== Requirement ==
Find the lines below that contain the word "bends" and count them. Only the number should be given.

Records that describe objects:
-------------------------
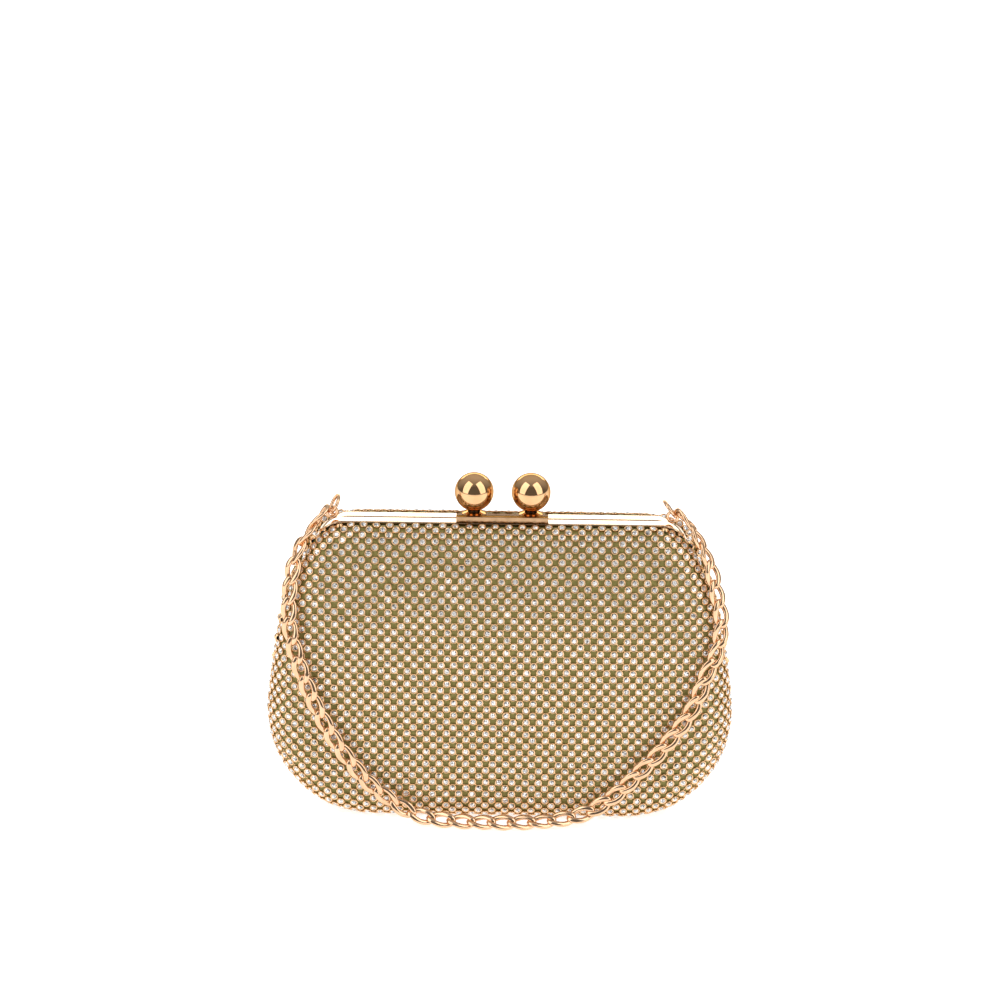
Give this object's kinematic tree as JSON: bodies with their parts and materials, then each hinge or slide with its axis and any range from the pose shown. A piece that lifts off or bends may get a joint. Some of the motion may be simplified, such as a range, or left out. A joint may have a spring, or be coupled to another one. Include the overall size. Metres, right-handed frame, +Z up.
{
  "type": "evening bag",
  "caption": "Puffed frame evening bag in stone-set mesh, with a hinged metal frame, a ball clasp and a curb chain strap.",
  "frame": {"origin": "middle of the bag's base, on the surface it stands on, under the frame's seam", "axes": "+X to the right as the front is seen, the front faces -Y, +Z up; X = 0 is the middle of the bag and Y = 0 its side seam"},
  "size_m": [0.2, 0.0608, 0.1499],
  "materials": {
    "stone_mesh": "gold lame cloth carrying clear round stones in gold cups",
    "lining": "satin weave, soft sheen",
    "board": "matt grey-brown pressed board",
    "frame_gold": "polished pale gold plate",
    "clasp_gold": "polished rose gold plate",
    "chain_gold": "polished rose gold plate",
    "steel": "plain spring steel"
  },
  "bodies": {
    "bag": {"front_panel": "stone_mesh", "back_panel_lower": "stone_mesh", "back_panel_crease": "stone_mesh", "front_lining": "lining", "back_lining_lower": "lining", "back_lining_crease": "lining", "base_board": "board", "front_frame": "frame_gold", "front_clasp_plate": "clasp_gold", "front_ball": "clasp_gold", "front_ball_collar": "clasp_gold", "front_ball_post": "steel", "catch_spring": "steel", "hinge_rivet_left": "frame_gold", "hinge_rivet_right": "frame_gold", "hinge_washer_left": "steel", "hinge_washer_right": "steel", "strap_eyelet_left": "frame_gold", "strap_eyelet_right": "frame_gold"},
    "back_half": {"back_frame": "frame_gold", "back_clasp_plate": "clasp_gold", "back_ball": "clasp_gold", "back_ball_collar": "clasp_gold", "back_ball_post": "steel", "catch_tongue": "steel", "back_panel_upper": "stone_mesh", "back_lining_upper": "lining"},
    "strap": {"chain_strap": "chain_gold", "strap_ring_left": "chain_gold", "strap_ring_right": "chain_gold"}
  },
  "joints": [
    {"name": "frame_opening", "type": "hinge", "parent": "bag", "child": "back_half", "pos_m": [0, 0, 0.09], "axis": [-1, 0, 0], "range_deg": [0, 50], "deforming": ["back_panel_crease", "back_lining_crease"]},
    {"name": "strap_swing", "type": "hinge", "parent": "bag", "child": "strap", "pos_m": [0, -0.0025, 0.1363], "axis": [-1, 0, 0], "range_deg": [0, 165]}
  ]
}
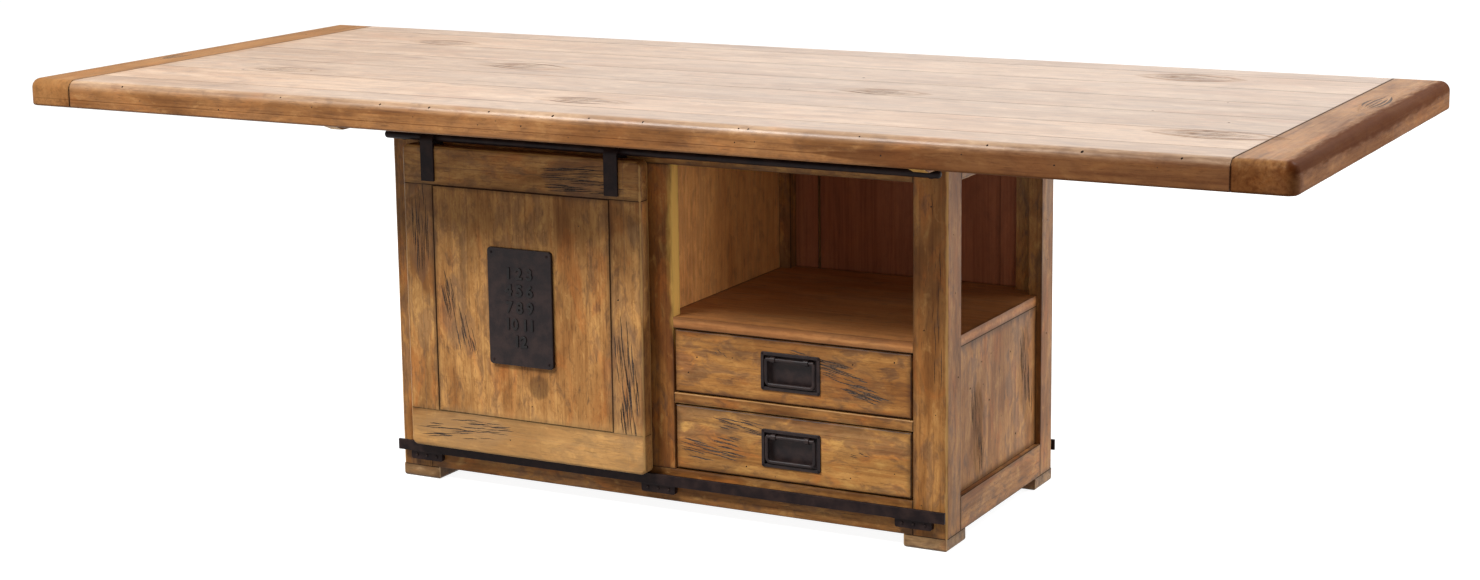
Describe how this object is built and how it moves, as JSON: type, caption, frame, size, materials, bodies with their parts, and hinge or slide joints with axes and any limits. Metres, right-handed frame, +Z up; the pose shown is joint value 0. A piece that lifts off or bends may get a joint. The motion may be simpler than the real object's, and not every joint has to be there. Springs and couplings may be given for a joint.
{
  "type": "dining table",
  "caption": "Plank dining table on a storage cabinet with sliding doors on rods, through niches and drawers with recessed bail pulls.",
  "frame": {"origin": "on the floor, under the middle of the table top", "axes": "+X along the table's length, +Y from the pictured side to the far side, +Z up"},
  "size_m": [2.48, 1, 0.77],
  "materials": {
    "waxed_top_wood": "waxed, rubbed pale on the flat, dark in dents and seams",
    "waxed_frame_wood": "honey brown with a dark glaze, worn at the edges",
    "inside_wood": "plain brown stain",
    "black_iron": "blackened, slightly worn"
  },
  "bodies": {
    "cabinet": {"bar_tabs": "black_iron", "bay_panels": "inside_wood", "block_feet": "waxed_frame_wood", "breadboard_left": "waxed_top_wood", "breadboard_right": "waxed_top_wood", "cabinet_floor": "inside_wood", "divider_stiles": "waxed_frame_wood", "drawer_rails": "waxed_frame_wood", "drawer_runners": "inside_wood", "edge_plank_front": "waxed_top_wood", "edge_plank_rear": "waxed_top_wood", "end_bottom_rails": "waxed_frame_wood", "end_panels": "waxed_frame_wood", "end_top_rails": "waxed_frame_wood", "field_planks": "waxed_top_wood", "front_guide_bar": "black_iron", "front_rod": "black_iron", "long_bottom_rails": "waxed_frame_wood", "long_top_rails": "waxed_frame_wood", "niche_shelf_left": "waxed_frame_wood", "niche_shelf_right": "waxed_frame_wood", "partition": "inside_wood", "post_front_left": "waxed_frame_wood", "post_front_right": "waxed_frame_wood", "post_rear_left": "waxed_frame_wood", "post_rear_right": "waxed_frame_wood", "rear_guide_bar": "black_iron", "rear_rod": "black_iron", "rod_standoffs": "black_iron", "top_cleats": "inside_wood"},
    "front_door": {"front_door_guides": "black_iron", "front_door_panel": "waxed_frame_wood", "front_door_plaque": "black_iron", "front_door_rails": "waxed_frame_wood", "front_door_stiles": "waxed_frame_wood", "front_door_straps": "black_iron"},
    "front_lower_drawer": {"front_lower_drawer_front": "waxed_frame_wood", "front_lower_drawer_box": "inside_wood", "front_lower_pull_plate": "black_iron"},
    "front_lower_handle": {"front_lower_bail": "black_iron"},
    "front_upper_drawer": {"front_upper_drawer_front": "waxed_frame_wood", "front_upper_drawer_box": "inside_wood", "front_upper_pull_plate": "black_iron"},
    "front_upper_handle": {"front_upper_bail": "black_iron"},
    "rear_door": {"rear_door_guides": "black_iron", "rear_door_panel": "waxed_frame_wood", "rear_door_plaque": "black_iron", "rear_door_rails": "waxed_frame_wood", "rear_door_stiles": "waxed_frame_wood", "rear_door_straps": "black_iron"},
    "rear_lower_drawer": {"rear_lower_drawer_front": "waxed_frame_wood", "rear_lower_drawer_box": "inside_wood", "rear_lower_pull_plate": "black_iron"},
    "rear_lower_handle": {"rear_lower_bail": "black_iron"},
    "rear_upper_drawer": {"rear_upper_drawer_front": "waxed_frame_wood", "rear_upper_drawer_box": "inside_wood", "rear_upper_pull_plate": "black_iron"},
    "rear_upper_handle": {"rear_upper_bail": "black_iron"}
  },
  "joints": [
    {"name": "front_door_slide", "type": "slide", "parent": "cabinet", "child": "front_door", "axis": [1, 0, 0], "range_m": [0, 0.533]},
    {"name": "rear_door_slide", "type": "slide", "parent": "cabinet", "child": "rear_door", "axis": [-1, 0, 0], "range_m": [0, 0.533]},
    {"name": "front_lower_drawer_slide", "type": "slide", "parent": "cabinet", "child": "front_lower_drawer", "axis": [0, 1, 0], "range_m": [-0.32, 0]},
    {"name": "front_lower_bail_swing", "type": "hinge", "parent": "front_lower_drawer", "child": "front_lower_handle", "pos_m": [0.2685, -0.253, 0.1702], "axis": [1, 0, 0], "range_deg": [-85, 0]},
    {"name": "front_upper_drawer_slide", "type": "slide", "parent": "cabinet", "child": "front_upper_drawer", "axis": [0, 1, 0], "range_m": [-0.32, 0]},
    {"name": "front_upper_bail_swing", "type": "hinge", "parent": "front_upper_drawer", "child": "front_upper_handle", "pos_m": [0.2685, -0.253, 0.3122], "axis": [1, 0, 0], "range_deg": [-85, 0]},
    {"name": "rear_lower_drawer_slide", "type": "slide", "parent": "cabinet", "child": "rear_lower_drawer", "axis": [0, -1, 0], "range_m": [-0.32, 0]},
    {"name": "rear_lower_bail_swing", "type": "hinge", "parent": "rear_lower_drawer", "child": "rear_lower_handle", "pos_m": [-0.2685, 0.253, 0.1702], "axis": [-1, 0, 0], "range_deg": [-85, 0]},
    {"name": "rear_upper_drawer_slide", "type": "slide", "parent": "cabinet", "child": "rear_upper_drawer", "axis": [0, -1, 0], "range_m": [-0.32, 0]},
    {"name": "rear_upper_bail_swing", "type": "hinge", "parent": "rear_upper_drawer", "child": "rear_upper_handle", "pos_m": [-0.2685, 0.253, 0.3122], "axis": [-1, 0, 0], "range_deg": [-85, 0]}
  ]
}
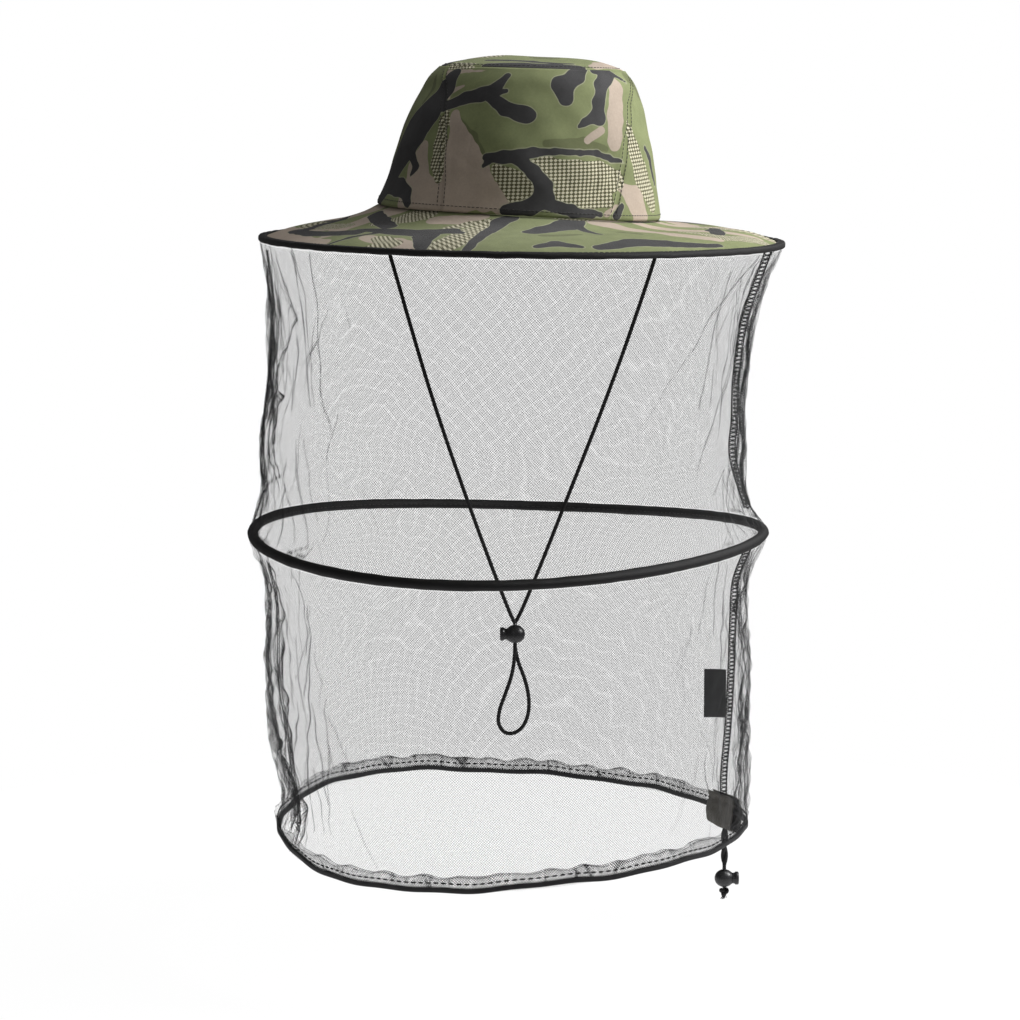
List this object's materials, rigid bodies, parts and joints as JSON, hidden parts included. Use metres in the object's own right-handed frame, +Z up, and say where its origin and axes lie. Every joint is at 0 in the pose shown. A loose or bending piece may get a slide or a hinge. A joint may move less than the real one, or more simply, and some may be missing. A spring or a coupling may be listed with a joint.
{
  "type": "beekeeping veil",
  "caption": "Bucket hat with a fine black mesh veil hung from its brim, held out by a spring hoop and closed by a drawcord hem, with a chin cord and ball cord locks.",
  "frame": {"origin": "centre of the head opening, at the seam between crown and brim, where the wearer's head holds the hat", "axes": "+Z up through the crown, -Y the way the wearer looks, +X the wearer's left; the veil hangs along -Z"},
  "size_m": [0.3603, 0.3504, 0.5879],
  "materials": {
    "camouflage_cotton": "matte woven cotton twill in four-colour camouflage with half-tone dots",
    "sweatband_cotton": "matte woven cotton",
    "veil_mesh": "fine black knitted mesh, see-through",
    "black_tape": "matte woven polyester tape",
    "label_satin": "satin ribbon, blank",
    "patch_cloth": "matte woven cloth, dark olive brown",
    "black_cord": "braided polyester cord",
    "black_plastic": "moulded, lightly textured",
    "spring_steel": "drawn wire"
  },
  "bodies": {
    "hat": {"crown_top_panel": "camouflage_cotton", "crown_front_panel": "camouflage_cotton", "crown_left_panel": "camouflage_cotton", "crown_right_panel": "camouflage_cotton", "crown_back_panel": "camouflage_cotton", "sweatband": "sweatband_cotton", "brim_upper_ply": "camouflage_cotton", "brim_lower_ply": "camouflage_cotton", "brim_edge_wire": "spring_steel", "brim_wire_ferrule": "spring_steel", "brim_edge_binding": "black_tape", "chin_anchor_left": "black_tape", "chin_anchor_right": "black_tape", "upper_net_front": "veil_mesh", "upper_net_back": "veil_mesh", "upper_net_seam_right": "veil_mesh", "upper_net_seam_left": "veil_mesh", "chin_cord_left": "black_cord", "chin_cord_right": "black_cord"},
    "hoop": {"hoop_wire": "spring_steel", "hoop_ferrule": "spring_steel", "hoop_casing": "black_tape", "lower_net_front": "veil_mesh", "lower_net_back": "veil_mesh", "lower_net_seam_right": "veil_mesh", "lower_net_seam_left": "veil_mesh", "care_label": "label_satin"},
    "hem": {"hem_casing": "black_tape", "hem_drawcord": "black_cord", "cord_exit_patch": "patch_cloth", "hem_cord_tail_front": "black_cord", "hem_cord_tail_back": "black_cord", "hem_cord_knot": "black_cord"},
    "hem_lock": {"hem_lock_body": "black_plastic", "hem_lock_spring": "spring_steel"},
    "hem_lock_button": {"hem_lock_button": "black_plastic"},
    "chin_lock": {"chin_lock_body": "black_plastic", "chin_lock_spring": "spring_steel", "chin_cord_loop": "black_cord"},
    "chin_lock_button": {"chin_lock_button": "black_plastic"}
  },
  "joints": [
    {"name": "hoop_lift", "type": "slide", "parent": "hat", "child": "hoop", "axis": [0, 0, 1], "range_m": [0, 0.165], "deforming": ["upper_net_front", "upper_net_back", "upper_net_seam_right", "upper_net_seam_left"]},
    {"name": "hem_lift", "type": "slide", "parent": "hoop", "child": "hem", "axis": [0, 0, 1], "range_m": [0, 0.16], "deforming": ["lower_net_front", "lower_net_back", "lower_net_seam_right", "lower_net_seam_left"]},
    {"name": "hem_lock_slide", "type": "slide", "parent": "hem", "child": "hem_lock", "axis": [0, 0, 1], "range_m": [0, 0.022]},
    {"name": "hem_lock_press", "type": "slide", "parent": "hem_lock", "child": "hem_lock_button", "axis": [-1, 0, 0], "range_m": [0, 0.002], "stiffness_N_per_m": 900, "springref_m": -0.001, "deforming": ["hem_lock_spring"]},
    {"name": "chin_lock_slide", "type": "slide", "parent": "hat", "child": "chin_lock", "axis": [0, 0, 1], "range_m": [-0.03, 0.11], "deforming": ["chin_cord_left", "chin_cord_right", "chin_cord_loop"]},
    {"name": "chin_lock_press", "type": "slide", "parent": "chin_lock", "child": "chin_lock_button", "axis": [1, 0, 0], "range_m": [0, 0.002], "stiffness_N_per_m": 900, "springref_m": -0.001, "deforming": ["chin_lock_spring"]}
  ]
}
-------------------------
== Full response ==
2